As a child, she was always to be found with her head in one and she still has a bookcase full of her childhood favourites to this day. (As a thirteen-year-old she read The Lord of the Rings twelve times in a row, cover to cover!) All this reading led, unsurprisingly, to a degree in English Literature, (and another book-case full of books) and then a job as a cataloguer of early printed books for a major university library. This meant spending hours sitting in a beautiful, ancient building looking at antique leather-bound tomes – although as so many of them turned out to be rather boring volumes of sermons she wasn’t tempted to read them! She went on to train others to catalogue books and her earliest attempts at writing anything as an adult consisted of instructions on how to work out the correct form of an author’s name to use in a library catalogue.
Children (and then cats and chickens) interrupted her bibliographic career, and having given up library work Liz found herself doing more reading, and increasingly she found herself enjoying novels by writers like Trisha Ashley, Katie Fforde, Milly Johnson and Lucy Diamond.
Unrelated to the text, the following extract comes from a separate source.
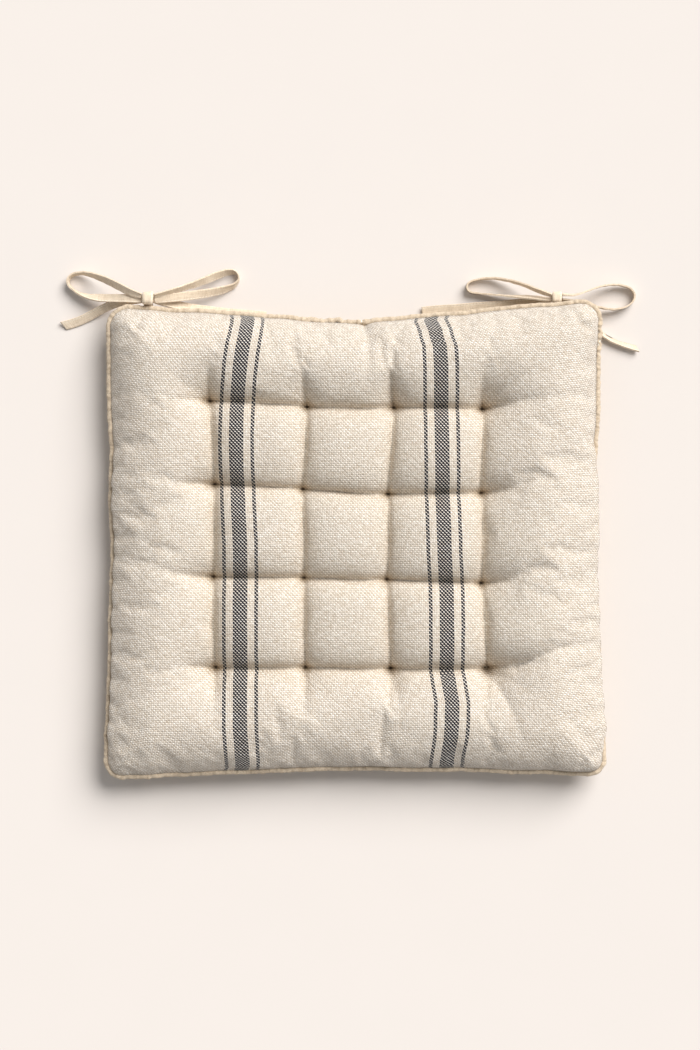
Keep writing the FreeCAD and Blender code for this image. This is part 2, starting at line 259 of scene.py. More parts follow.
for along, across in ((1, 0), (0, 1)):
    slant = maths(weave, "MULTIPLY_ADD", maths(weave, "FRACT", counts[across]),
                  YARN_SLANT, -YARN_SLANT / 2)
    phase = maths(weave, "ADD", maths(weave, "ADD", counts[along], whole[across]), slant)
    over_under.append(maths(weave, "SINE", maths(weave, "MULTIPLY", phase, math.pi)))
warp_height, weft_height = [
    maths(weave, "MULTIPLY", round_back, maths(weave, "MULTIPLY_ADD", wave, swing, YARN_MIDDLE))
    for round_back, wave, swing in zip(round_backs, over_under, (YARN_SWING, -YARN_SWING))]
lead = maths(weave, "SUBTRACT", warp_height, weft_height)
warp_share = add(weave, "ShaderNodeMapRange", {0: lead, 1: -0.12, 2: 0.12}).outputs[0]
tones = []
for number, run in ((0, 1), (1, 0)):
    spot = add(weave, "ShaderNodeCombineXYZ",
               {0: maths(weave, "MULTIPLY", whole[number], 3.7),
                1: maths(weave, "MULTIPLY", cloth_parts.outputs[run], 140.0), 2: 5.0 * number})
    spun = add(weave, "ShaderNodeTexNoise", {"Vector": spot.outputs[0], "Scale": 1.0, "Detail": 3.0})
    tones.append(add(weave, "ShaderNodeMapRange", {0: spun.outputs["Fac"], 1: 0.34, 2: 0.66}).outputs[0])
tone = add(weave, "ShaderNodeMix", {0: warp_share, 2: tones[1], 3: tones[0]},
           data_type="FLOAT").outputs[0]
for socket, value in (("Height", maths(weave, "MAXIMUM", warp_height, weft_height)), ("Warp", warp_share),
                      ("Lead", lead), ("Yarn", whole[0]), ("Tone", tone)):
    weave.links.new(value, result.inputs[socket])

# A line of machine stitches along Y at a given X: Mask shows the thread and Height its relief.
stitch_line, given, result = new_group(
    "stitch_line",
    [("Cloth", "Vector", None), ("Line", "Float", 0.003), ("Stitch", "Float", 0.0028),
     ("Thread", "Float", 0.0003)],
    [("Mask", "Float"), ("Height", "Float")])
cloth_parts = add(stitch_line, "ShaderNodeSeparateXYZ", {0: given.outputs["Cloth"]})
aside = maths(stitch_line, "ABSOLUTE",
              maths(stitch_line, "SUBTRACT", cloth_parts.outputs[0], given.outputs["Line"]))
narrow = maths(stitch_line, "DIVIDE", aside, given.outputs["Thread"])
beat = maths(stitch_line, "FRACT",
             maths(stitch_line, "DIVIDE", cloth_parts.outputs[1], given.outputs["Stitch"]))
from_middle = maths(stitch_line, "ABSOLUTE", maths(stitch_line, "SUBTRACT", beat, 0.5))
along = maths(stitch_line, "MULTIPLY", from_middle, 2.4)
away = maths(stitch_line, "ADD", maths(stitch_line, "POWER", narrow, 2.0),
             maths(stitch_line, "POWER", along, 6.0))
thread = add(stitch_line, "ShaderNodeMapRange", {0: away, 1: 1.0, 2: 0.5}).outputs[0]
dip = add(stitch_line, "ShaderNodeMapRange", {0: narrow, 1: 0.0, 2: 3.0, 3: -0.6, 4: 0.0}).outputs[0]
stitch_line.links.new(thread, result.inputs["Mask"])
stitch_line.links.new(maths(stitch_line, "MULTIPLY_ADD", thread, 0.9, dip), result.inputs["Height"])

TAPE_LIGHT = (0.83, 0.71, 0.565, 1.0)
TAPE_DARK = (0.53, 0.41, 0.29, 1.0)
STITCH_LIGHT = (0.90, 0.82, 0.70, 1.0)
tape_cloth, tree, shader = new_material("tape_cloth")
cloth = add(tree, "ShaderNodeAttribute", attribute_name="cloth").outputs["Vector"]
yarns = place(tree, weave, {"Cloth": cloth, "Warp Pitch": TAPE_YARN, "Weft Pitch": TAPE_YARN})
stitches = place(tree, stitch_line, {"Cloth": cloth, "Line": TAPE_WIDTH * 0.36})
colour = blend_colours(tree, yarns.outputs["Tone"], TAPE_DARK, TAPE_LIGHT)
creases = add(tree, "ShaderNodeTexNoise", {"Vector": cloth, "Scale": 260.0, "Detail": 4.0}).outputs["Fac"]
# The crease noise that raises the tape also lightens it: painted light on the raised parts, painted shade
# in the hollows.
colour = blend_colours(tree, maths(tree, "MULTIPLY", creases, 0.5), colour, TAPE_LIGHT)
colour = blend_colours(tree, stitches.outputs["Mask"], colour, STITCH_LIGHT)
relief = maths(tree, "ADD", maths(tree, "MULTIPLY", yarns.outputs["Height"], 0.12),
               maths(tree, "ADD", maths(tree, "MULTIPLY", stitches.outputs["Height"], 0.3),
                     maths(tree, "MULTIPLY", creases, 0.9)))
finish_surface(tree, shader, colour, relief, 0.4 * mm, 0.8, roughness=0.85, specular=0.2, sheen=0.15)


def spline_points(name, route):
    """Points along the smooth line of a route, read from its NURBS spline."""
    curve = bpy.data.curves.new(name, "CURVE")
    curve.dimensions = "3D"
    spline = curve.splines.new("NURBS")
    spline.points.add(len(route) - 1)
    for point, spot in zip(spline.points, route):
        point.co = (*(c * mm for c in spot), 1.0)
    spline.order_u = 3
    spline.use_endpoint_u = True
    spline.resolution_u = 12
    line = bpy.data.objects.new(name, curve)
    mesh = bpy.data.meshes.new_from_object(line)
    points = np.array([v.co for v in mesh.vertices])
    bpy.data.meshes.remove(mesh)
    bpy.data.objects.remove(line)
    bpy.data.curves.remove(curve)
    return points


def evenly(points, step):
    """The line again, with points about step apart, and how far along it each is."""
    along = np.concatenate([[0], np.cumsum(np.linalg.norm(np.diff(points, axis=0), axis=1))])
    at = np.linspace(0, along[-1], int(round(along[-1] / step)) + 1)
    return np.stack([np.interp(at, along, points[:, k]) for k in range(3)], axis=1), at


def unit(vectors):
    return vectors / np.linalg.norm(vectors, axis=1, keepdims=True)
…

Inspired by their example, she started writing fiction and hasn’t stopped since, joining the Romantic Novelists’ Association’s wonderful New Writers’ Scheme to try to learn how to write novels properly in 2015. She has also attempted writing some short stories, with one The Second Princess winning a competition in Writing Magazine which led her to think that maybe publication wasn’t a pipe dream after all.
Liz owes everything to her tolerant and long-suffering husband Ben and her tolerant and long-suffering children, but very little to the cats who are neither tolerant nor long-suffering and keep sitting on the computer keyboard and messing up her manuscript if she forgets to feed them on time.
When not reading or writing Liz is often to be found on stage (or behind it) with her local amateur dramatic society, drinking tea, or visiting one of the several North Yorkshire seaside villages which were the inspiration for the fictional Rawscar, the setting for her debut novel The Little Church by the Sea.